Interestingly, the Unity document is using the wrong algorithm. WotC was called out on some time ago for using this bad shuffle algorithm on MTGO back in 2014. If we look past the fact that WotC shouldn't be using this algorithm at all, even if it's just the sample hand feature in question, then I would like to believe that WotC knows better. And this understanding of shuffling algorithms carried over into Arena.
If anything, I suspect the hand shaping is the root of the problem. Which would be why mulliganing "fixes" the problem. No hand shaping is occurring thusly no weighting cards to get those artificial hands.
Of course, without looking at the source code, I could be fantastically and gloriously wrong here.
Edit:
Maybe I misunderstood your post. I just had a thought that there is the possibility that the Devs intentionally did not use Fisher-Yates in order to get the hand shaping they're looking for. In other words, they could be using an algorithm that has a known tendency to clump cards in order to reduce, what they consider, bad hands. Mulliganing doesn't do a poor shuffle on an already poorly shuffled deck but literally uses the correct algorithm. If for no other reason that they are not doing the hand shaping so there's no reason to use the garbage shuffled. This could explain the anecdotal evidence that Arena also tends to grab particular 4-ofs early on. The same algorithm that "pulls" lands towards the top also pulls the 4-ofs.
Not sure what you're asking Malumdiabolus. Can you clarify?
Algernone25
Actually, the fact that this problem goes away after a mulligan could be proof that Wizards has nefarious intent. This was one confusing part of the study where he talks about "Maybe the mulligan fixes the problem because it 'shuffles' the deck again, thus making it more random." This doesn't make sense from a programming standpoint (I'm pretty sure at least, I'm not a programmer, Desolator gets into it in his video.) This is not a physical deck of cards that needs shuffling. They are using some kind of generator/algorithm to give you the opening hand and determine the card order sequence. A mulligan should in no way be influenced by how many hands you've seen in the digital world.
This is the best I can explain it. In paper Magic, you must shuffle your deck for a mulligan. On a computer, instead of having to shuffle that deck to get a new hand, the computer has another identical deck for you, already pre-shuffled. You just set aside the deck you mulliganed and pick up the fresh, pre-shuffled and randomized deck. Mulligan again? The computer has an infinite number of pre-shuffled decks containing all the same cards.
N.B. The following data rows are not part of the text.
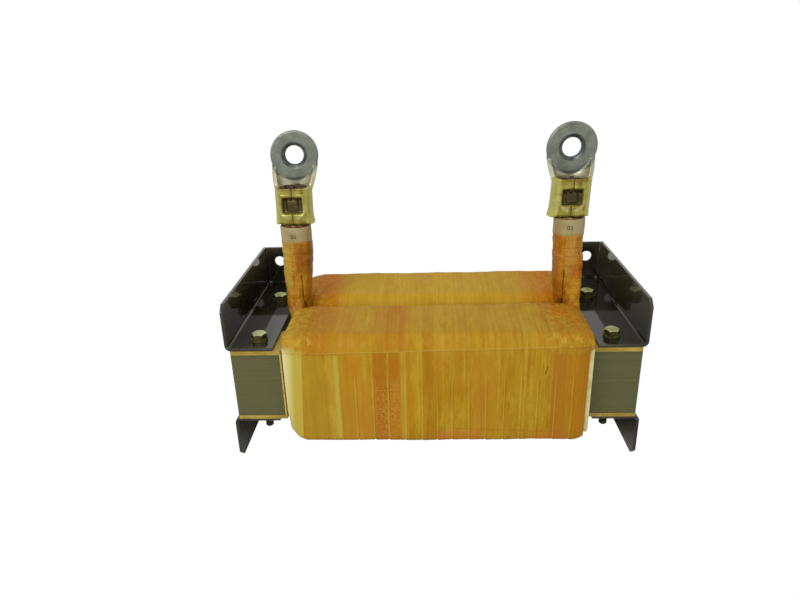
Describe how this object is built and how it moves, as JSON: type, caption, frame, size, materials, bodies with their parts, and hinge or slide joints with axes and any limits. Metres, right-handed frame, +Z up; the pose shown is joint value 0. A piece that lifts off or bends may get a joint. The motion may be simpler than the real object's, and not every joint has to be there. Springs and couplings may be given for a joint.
{
  "type": "dc reactor",
  "caption": "Choke with a gapped laminated iron core lying flat, taped coils side by side, folded clamp brackets and upright round leads that end in cable lugs.",
  "frame": {"origin": "centre of the rectangle of rear mounting holes, in the brackets' rear face, level with the core's mid-plane", "axes": "+X to the right along the core's limbs, +Y out of the rear face into the panel, +Z up along the leads"},
  "size_m": [0.3078, 0.1583, 0.2441],
  "materials": {
    "core_laminations": "satin, rolled sheet edges",
    "insulation_sheet": "smooth golden laminate",
    "gap_spacer": "pale laminate",
    "bracket_paint": "gloss dark olive paint",
    "zinc_fasteners": "yellow zinc",
    "bolt_sleeve": "plain",
    "former": "plain laminate",
    "winding": "enamelled copper turns",
    "coil_tape": "varnished cotton tape",
    "collar": "cream laminate",
    "lead_tape": "varnished tape",
    "conductor": "bare copper strands",
    "marker_sleeve": "pale tan sleeve",
    "lug": "tinned copper"
  },
  "bodies": {
    "root": {"yoke_left": "core_laminations", "yoke_right": "core_laminations", "limb_front": "core_laminations", "limb_rear": "core_laminations", "gap_spacer_left_front": "gap_spacer", "collar_left_front": "collar", "gap_spacer_left_rear": "gap_spacer", "collar_left_rear": "collar", "insulation_top_left": "insulation_sheet", "bracket_top_left": "bracket_paint", "insulation_bottom_left": "insulation_sheet", "bracket_bottom_left": "bracket_paint", "gap_spacer_right_front": "gap_spacer", "collar_right_front": "collar", "gap_spacer_right_rear": "gap_spacer", "collar_right_rear": "collar", "insulation_top_right": "insulation_sheet", "bracket_top_right": "bracket_paint", "insulation_bottom_right": "insulation_sheet", "bracket_bottom_right": "bracket_paint", "clamp_bolts": "zinc_fasteners", "clamp_nuts": "zinc_fasteners", "washers_top": "zinc_fasteners", "washers_bottom": "zinc_fasteners", "bolt_sleeves": "bolt_sleeve", "former_front": "former", "winding_front": "winding", "tape_front": "coil_tape", "former_rear": "former", "winding_rear": "winding", "tape_rear": "coil_tape", "lead_left": "lead_tape", "conductor_left": "conductor", "marker_sleeve_left": "marker_sleeve", "lug_left": "lug", "lead_right": "lead_tape", "conductor_right": "conductor", "marker_sleeve_right": "marker_sleeve", "lug_right": "lug"}
  },
  "joints": []
}
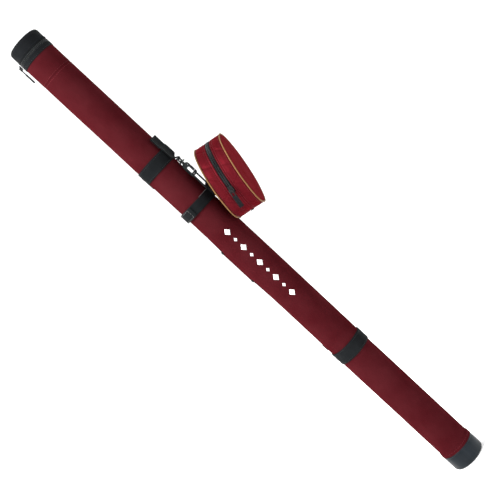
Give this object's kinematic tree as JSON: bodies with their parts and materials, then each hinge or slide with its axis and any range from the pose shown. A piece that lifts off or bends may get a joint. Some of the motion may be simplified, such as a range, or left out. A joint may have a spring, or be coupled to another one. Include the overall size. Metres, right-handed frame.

That's why taking a mulligan should have absolutely no impact on the randomness of the deck. If this is an error on Wizards part, it is a TREMENDOUS error. I say it looks more like a cover-up to me. Wizards has known that people complain about the shuffler and constantly tries to reassure them with placating words. Well, data is WAY more placating (or infuriating in this case) than words. Wizards could have run this study themselves with people in house and had a WAY larger sample size. Then they could say "Look everyone, here is your mathematical proof that the shuffler is correct." They didn't, probably because they knew they had something to hide.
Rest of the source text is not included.